Hi nvidia devs, users and friends.
Recently, i have been (further) investigating performance issues / hacking on nvidia (to improve the driver for PREEMPT_RT_FULL use. ie: ‘realtime linux’.)
Through a combination of tests and googling - the source of the issue comes down to the use of winvdt(); instruction; WBINVD--Write Back and Invalidate Cache
WBINVD flushes internal cache, then signals the external cache to write back current data followed by a signal to flush the external cache. When the nvidia calls the wbinvd instruction, that invalidates the caches of ALL CPUs, forcing them to flush the caches and read everything again. ~ this literally stalls all of the cpus → leading to fairly substantial latencies / poor performance, on a system that otherwise should be quite deterministic. (and is deterministic, when not making that call).
On a (vanilla) linux kernel the problem is less apparent, but still present. On an PREEMPT_RT_FULL system (where latency is critical) nvidia ends up choking the entire system. Here is the patch i am using to get around the issue;
diff -Naur a/nv-linux.h b/nv-linux.h
--- a/nv-linux.h 2013-12-03 23:24:48.484495874 +0100
+++ b/nv-linux.h 2013-12-03 23:27:44.684030888 +0100
@@ -392,8 +392,13 @@
#endif
#if defined(NVCPU_X86) || defined(NVCPU_X86_64)
+#if 0
#define CACHE_FLUSH() asm volatile("wbinvd":::"memory")
#define WRITE_COMBINE_FLUSH() asm volatile("sfence":::"memory")
+#else
+#define CACHE_FLUSH()
+#define WRITE_COMBINE_FLUSH() asm volatile("sfence":::"memory")
+#endif
#elif defined(NVCPU_ARM)
#define CACHE_FLUSH() cpu_cache.flush_kern_all()
#define WRITE_COMBINE_FLUSH() \
diff -Naur a/nv-pat.c b/nv-pat.c
--- a/nv-pat.c 2013-12-03 23:24:33.987007640 +0100
+++ b/nv-pat.c 2013-12-03 23:26:57.615744800 +0100
@@ -34,7 +34,9 @@
{
unsigned long cr0 = read_cr0();
write_cr0(((cr0 & (0xdfffffff)) | 0x40000000));
+#if 0
wbinvd();
+#endif
*cr4 = read_cr4();
if (*cr4 & 0x80) write_cr4(*cr4 & ~0x80);
__flush_tlb();
@@ -43,7 +45,9 @@
static inline void nv_enable_caches(unsigned long cr4)
{
unsigned long cr0 = read_cr0();
+#if 0
wbinvd();
+#endif
__flush_tlb();
write_cr0((cr0 & 0x9fffffff));
if (cr4 & 0x80) write_cr4(cr4);
As you can see, i have it disabled (when building for RT kernels) in my build of the nvidia driver. From what i am told, the Intel OSS driver on linux 3.10 also had this problem - however, they have removed that code / corrected the problem. (I am using linux 3.12.1 + rt patch)

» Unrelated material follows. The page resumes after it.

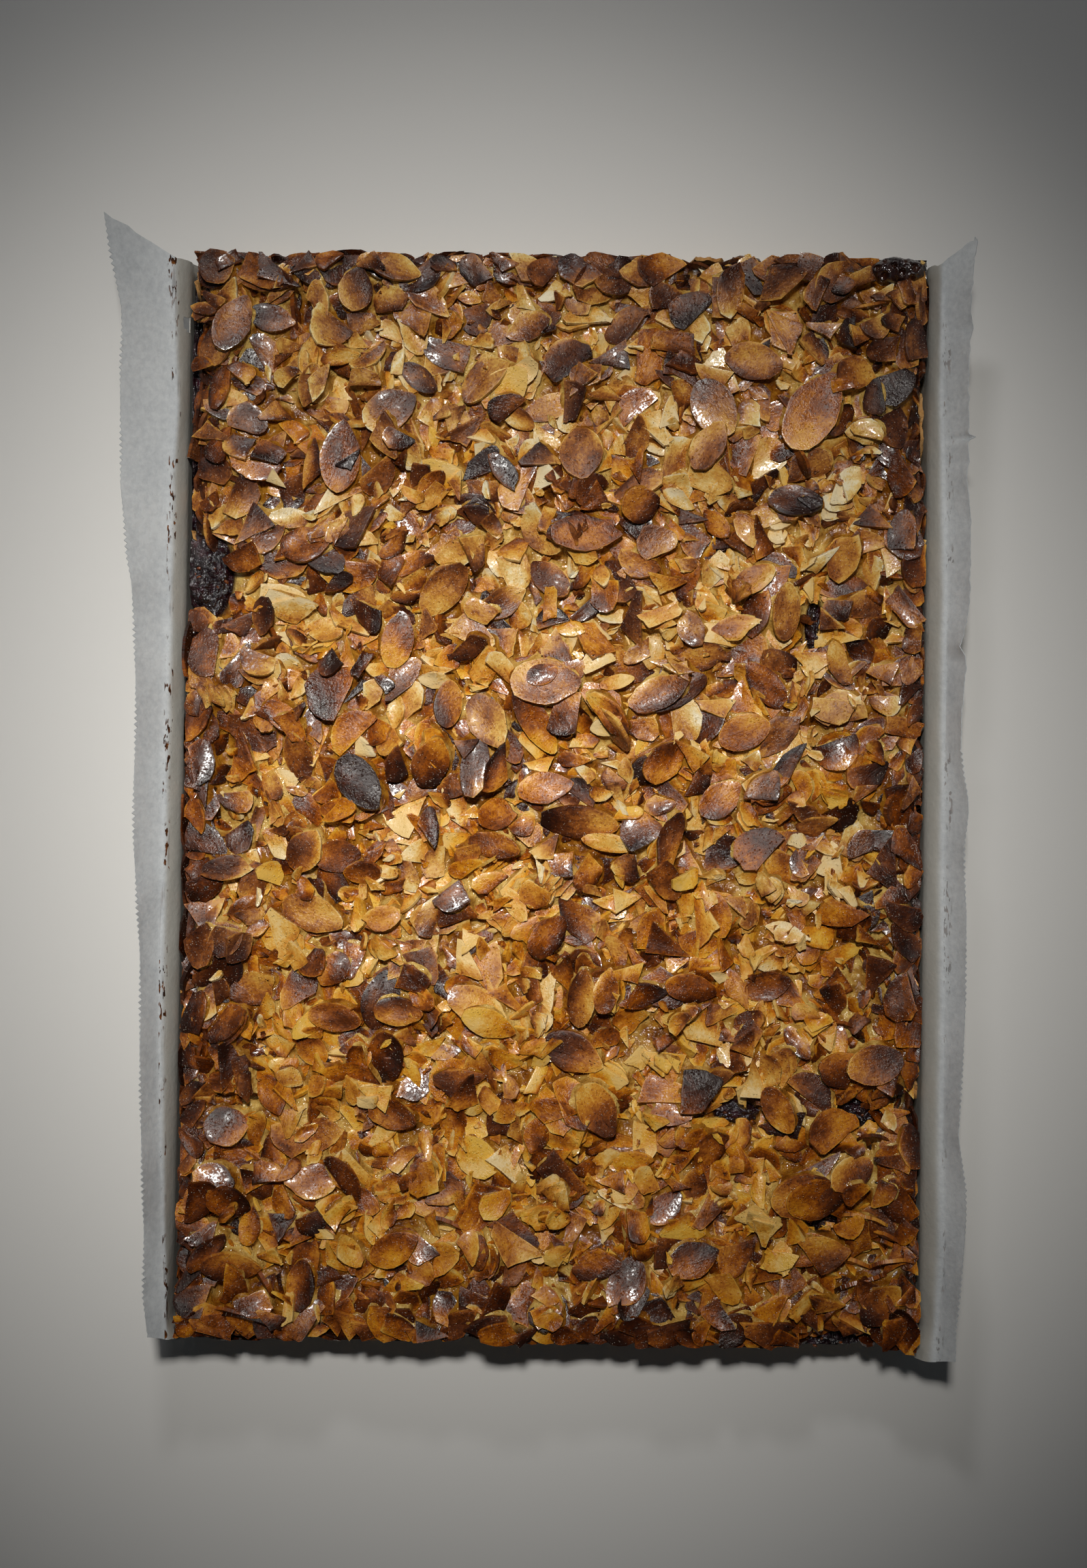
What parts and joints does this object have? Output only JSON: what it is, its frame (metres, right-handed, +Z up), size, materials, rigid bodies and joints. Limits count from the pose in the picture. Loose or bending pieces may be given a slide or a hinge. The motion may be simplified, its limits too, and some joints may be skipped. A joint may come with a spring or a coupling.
{
  "type": "almond raspberry slice",
  "caption": "Whole rectangular tray-baked slice on its folded baking paper: shortbread base, raspberry jam and a caramel topping of flaked almonds.",
  "frame": {"origin": "middle of the underside of the baking paper, where the slice rests", "axes": "+Y along the length of the slice, towards the end at the top of the picture; +Z up; +X to the right seen from above"},
  "size_m": [0.234, 0.307, 0.0423],
  "materials": {
    "baking_paper": "thin greaseproof paper, matt, with caramel stains along its creases",
    "shortbread": "dry, crumbly, pale gold and browner at the outside",
    "raspberry_jam": "dark, wet and glossy",
    "almond_topping": "toasted almond flakes under a thin caramel glaze"
  },
  "bodies": {
    "root": {"paper": "baking_paper", "base": "shortbread", "jam": "raspberry_jam", "topping": "almond_topping"}
  },
  "joints": []
}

I am wondering if anyone at nvidia could tell me if this might be a reasonable workaround (maybe even suitable for inclusion for -rt users?) and/or is there any work being done in this are, or are nvidia linux devs aware that this is a (potential) problem on mainline linux and leads to horrible performance on any linux system with ‘hard-realtime’ requirements?
it would be nice to get some feedback on this * for me, it appears safe - two days of torturing nvidia on linux-rt, no real problems.

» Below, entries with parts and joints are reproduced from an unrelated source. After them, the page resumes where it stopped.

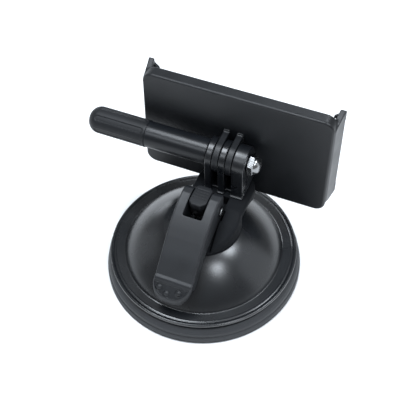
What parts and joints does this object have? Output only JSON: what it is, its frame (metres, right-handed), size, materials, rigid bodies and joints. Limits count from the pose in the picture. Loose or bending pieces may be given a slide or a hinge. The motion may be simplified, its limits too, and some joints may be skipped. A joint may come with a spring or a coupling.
{
  "type": "suction cup device mount",
  "caption": "Black suction-cup mount for a dashboard or windscreen: domed base with a cam lever, pronged hinge with a long thumb-screw handle, and a shallow tilting snap-in cradle.",
  "frame": {"origin": "centre of the suction cup on the flat surface that it sticks to", "axes": "+Z away from that surface, through the cup's centre; +X along the hinge bolt towards the acorn nut; -Y towards the tip of the cam lever"},
  "size_m": [0.1108, 0.09, 0.083],
  "materials": {
    "rubber_black": "dull black rubber",
    "rubber_soft": "soft matt black rubber",
    "gloss_black": "glossy black moulded plastic",
    "satin_black": "satin black moulded plastic",
    "cradle_black": "satin black moulded plastic with a fine grain",
    "lever_black": "satin black moulded plastic",
    "handle_black": "semi-gloss black moulded plastic",
    "bright_steel": "bright nickel plate",
    "zinc_steel": "zinc plated steel"
  },
  "bodies": {
    "base": {"cup_skirt": "rubber_black", "cup_diaphragm": "rubber_soft", "clamp_ring": "satin_black", "dome_cover": "gloss_black", "cover_screw_1": "zinc_steel", "cover_screw_2": "zinc_steel", "cover_screw_3": "zinc_steel", "cover_screw_4": "zinc_steel", "hub_housing": "satin_black", "prong_block": "satin_black", "block_screw_1": "zinc_steel", "block_screw_2": "zinc_steel", "acorn_nut": "bright_steel", "return_spring": "zinc_steel"},
    "plunger": {"plunger_plate": "satin_black", "plunger_stud": "zinc_steel"},
    "lever": {"cam_lever": "lever_black", "lever_pin": "bright_steel", "pin_cap_left": "bright_steel", "pin_cap_right": "bright_steel", "button_spring": "zinc_steel"},
    "button": {"lock_button": "lever_black"},
    "clamp": {"clamp_bolt": "zinc_steel", "thumb_handle": "handle_black"},
    "cradle": {"cradle_bracket": "cradle_black", "cradle_shell": "cradle_black", "bracket_screw_1": "zinc_steel", "bracket_screw_2": "zinc_steel", "bracket_screw_3": "zinc_steel", "bracket_screw_4": "zinc_steel", "pad_lower": "rubber_soft", "pad_upper": "rubber_soft"}
  },
  "joints": [
    {"name": "plunger_slide", "type": "slide", "parent": "base", "child": "plunger", "axis": [0, 0, -1], "range_m": [0, 0.0026], "deforming": ["return_spring", "cup_diaphragm"]},
    {"name": "lever_open", "type": "hinge", "parent": "plunger", "child": "lever", "pos_m": [0, 0, 0.0411], "axis": [-1, 0, 0], "range_deg": [0, 80]},
    {"name": "button_slide", "type": "slide", "parent": "lever", "child": "button", "axis": [0, -1, 0], "range_m": [0, 0.003], "stiffness_N_per_m": 300, "springref_m": -0.001, "deforming": ["button_spring"]},
    {"name": "handle_spin", "type": "hinge", "parent": "base", "child": "clamp", "pos_m": [0, 0.0185, 0.0552], "axis": [1, 0, 0], "continuous": true},
    {"name": "cradle_tilt", "type": "hinge", "parent": "base", "child": "cradle", "pos_m": [0, 0.0185, 0.0552], "axis": [1, 0, 0], "range_deg": [0, 90]}
  ],
  "couplings": [
    {"joint": "lever_open", "follows": "plunger_slide", "rad_per_m": 537}
  ]
}
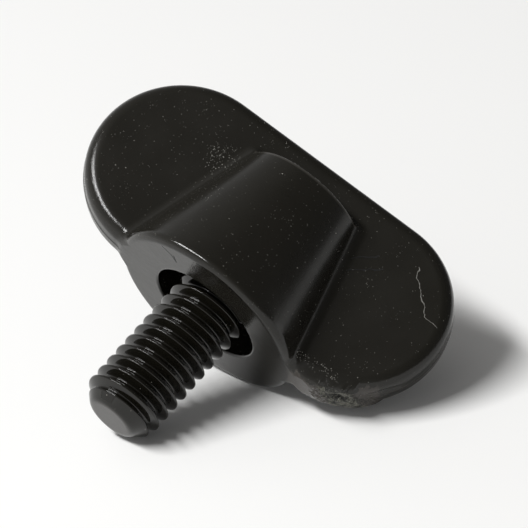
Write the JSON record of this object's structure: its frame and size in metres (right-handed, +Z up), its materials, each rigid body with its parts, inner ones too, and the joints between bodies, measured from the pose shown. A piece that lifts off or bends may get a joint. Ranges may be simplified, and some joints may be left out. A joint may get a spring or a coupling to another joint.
{
  "type": "wing screw",
  "caption": "Wing screw with a flat round-ended wing head, a tapered hub and a threaded stud standing in a round recess.",
  "frame": {"origin": "on the floor, under the middle of the bounding box", "axes": "+X along the wing's length, downhill at 26.9 degrees; +Z straight up from the floor; the stud points to the front (-Y) and down, 25.5 degrees below level, because the screw rests on the thread's first crest and the hub's near rim"},
  "size_m": [0.0272, 0.0228, 0.0184],
  "materials": {
    "head_moulding": "satin",
    "stud_steel": "gloss"
  },
  "bodies": {
    "root": {"wing_head": "head_moulding", "threaded_stud": "stud_steel"}
  },
  "joints": []
}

—[Well, with one exception; the semaphore code in nvidia, when used on linux-rt does lead to some scheduling bugs (but is otherwise non-fatal). That being said, they can be replaced by mutexes, but that is a different topic alltogether.]—
If anyone wants to look at the patch(es) or test to verify - you can download my Archlinux package and extract the patches needed and apply it to your own nvidia driver (*requires a PREEMPT_RT_FULL kernel). the patches apply over nvidia-331.20 - but the wbinvd problem exists in ALL versions of nvidia. Package/tarball here; https://aur.archlinux.org/packages/nvidia-l-pa/
You will need to apply these two patches;
- nvidia-rt_explicit.patch (sets PREEMPT_RT_FULL)

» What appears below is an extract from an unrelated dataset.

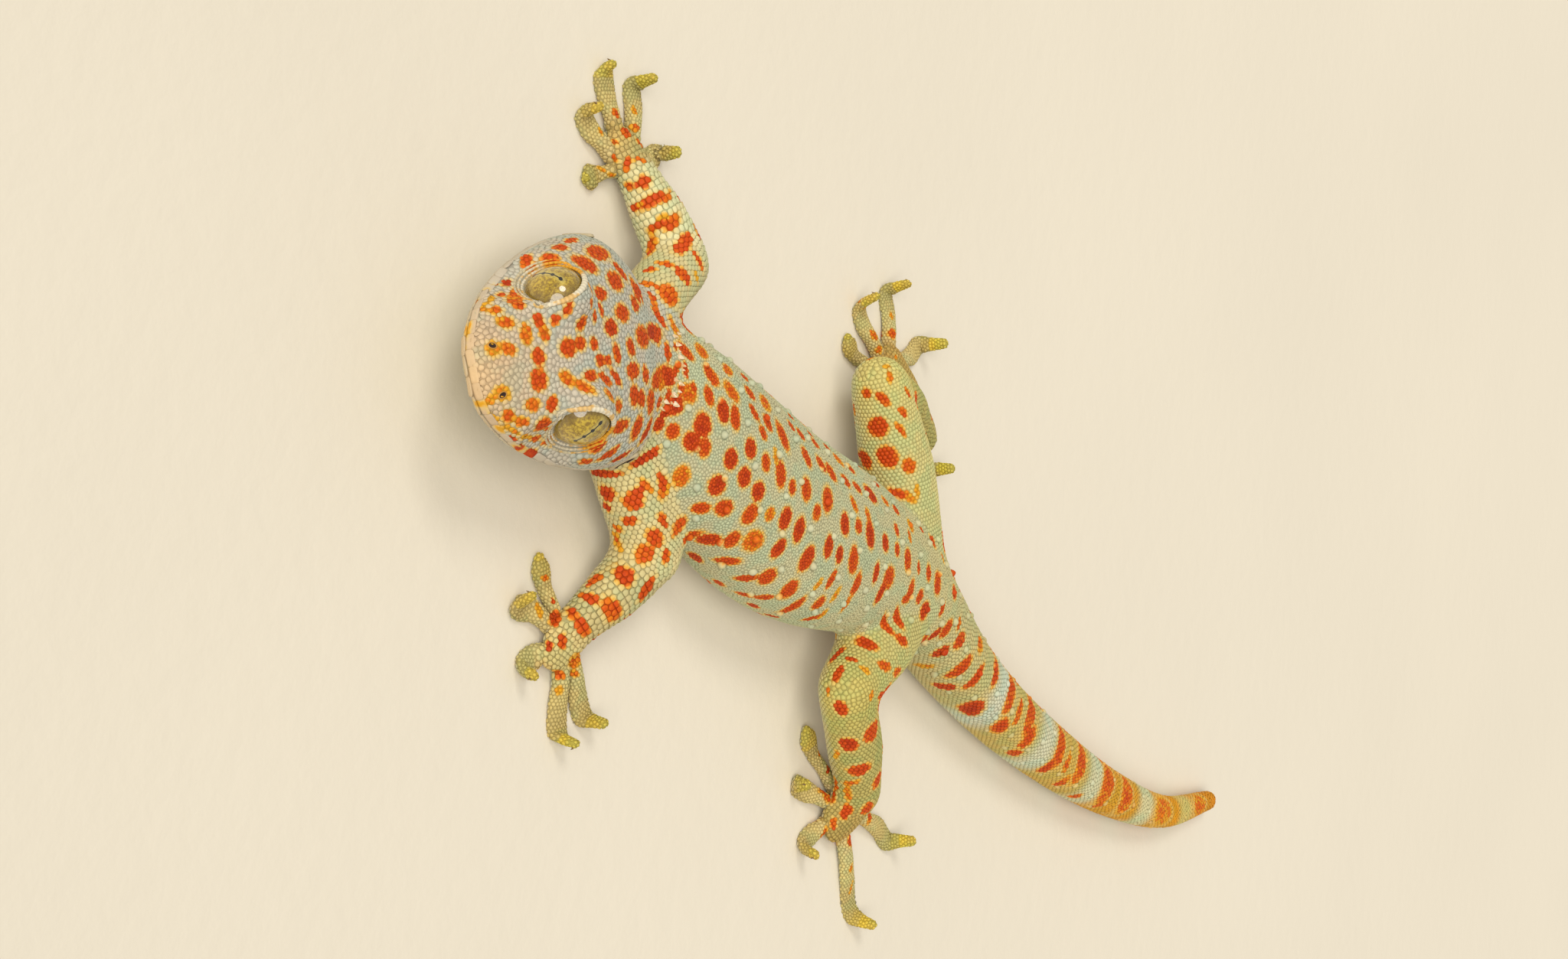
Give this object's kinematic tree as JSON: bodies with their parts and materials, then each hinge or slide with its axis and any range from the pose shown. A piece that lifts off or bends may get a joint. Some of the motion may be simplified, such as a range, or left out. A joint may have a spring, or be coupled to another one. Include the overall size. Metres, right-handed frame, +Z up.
{
  "type": "tokay gecko model",
  "caption": "Still life-size model of a tokay gecko lying flat with its limbs spread, head raised and turned left and tail curved.",
  "frame": {"origin": "on the floor, under the middle of the box that holds the model", "axes": "+Y runs along the trunk towards the tail, +X to the animal's left, +Z up from the floor"},
  "size_m": [0.1106, 0.279, 0.0237],
  "materials": {
    "head_skin": "matt granular skin, blue-grey with orange-brown spots",
    "jaw_skin": "matt skin, cream",
    "body_skin": "matt granular skin, grey-green with orange-brown spots",
    "tail_skin": "matt skin, pale blue-grey with orange bands",
    "limb_skin": "matt scaly skin, olive grey with red-brown spots",
    "toe_skin": "matt fine-scaled skin, yellow-brown",
    "eye": "glossy, olive gold"
  },
  "bodies": {
    "root": {"head": "head_skin", "lower_jaw": "jaw_skin", "eye_left": "eye", "eye_right": "eye", "neck": "body_skin", "torso": "body_skin", "tail_base": "tail_skin", "tail_middle": "tail_skin", "tail_end": "tail_skin", "upper_arm_left": "limb_skin", "upper_arm_right": "limb_skin", "forearm_left": "limb_skin", "forearm_right": "limb_skin", "hand_left": "toe_skin", "hand_right": "toe_skin", "thigh_left": "limb_skin", "thigh_right": "limb_skin", "shin_left": "limb_skin", "shin_right": "limb_skin", "foot_left": "toe_skin", "foot_right": "toe_skin"}
  },
  "joints": []
}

- nvidia-rt_no_wbinvd.patch (disables wbinvd for PREEMPT_RT_FULL).
-
cd into /kernel (sub-folder of nvidia driver/installer)
-
apply the (2) above patches
-
make IGNORE_PREEMPT_RT_PRESENCE=1 SYSSRC=/usr/lib/modules/“${_kernver}/build” module
-
install the compiled binary
- Don’t ask me for distro-specific help - I only use Archlinux (which i DO package for).
You can verify what i am talking about, by using a tool that can measure latency; I use Cyclictest, which is a part of the ‘rt-tests’ for linux-rt; Cyclictest - RTwiki - you will see huge latency spikes when launching videos (on youtube for example) and possibly when using things like CUDA. disabling the calls results in no spikes.
It would be nice if nvidia found away to avoid this call all together, as Intel OSS developers have done.
BTW - * The last patch [nvidia-rt_mutexes.patch] has nothing to do with the WINVD issue. - that’s for converitng semaphores in nvidia with mutexes. → which i’m still testing, hence it isn’t even enabled in my Archlinux package). It needs review, but i thought i would hit the linux-rt list to get help there - as i am not a programmer, but i do hack / understand some coding/languages to varying degrees.
any insights, help, feedback would be nice as i would like to avoid wbinvdt() calls on linux-rt / see nvidia improve their driver.
cheerz
Jordan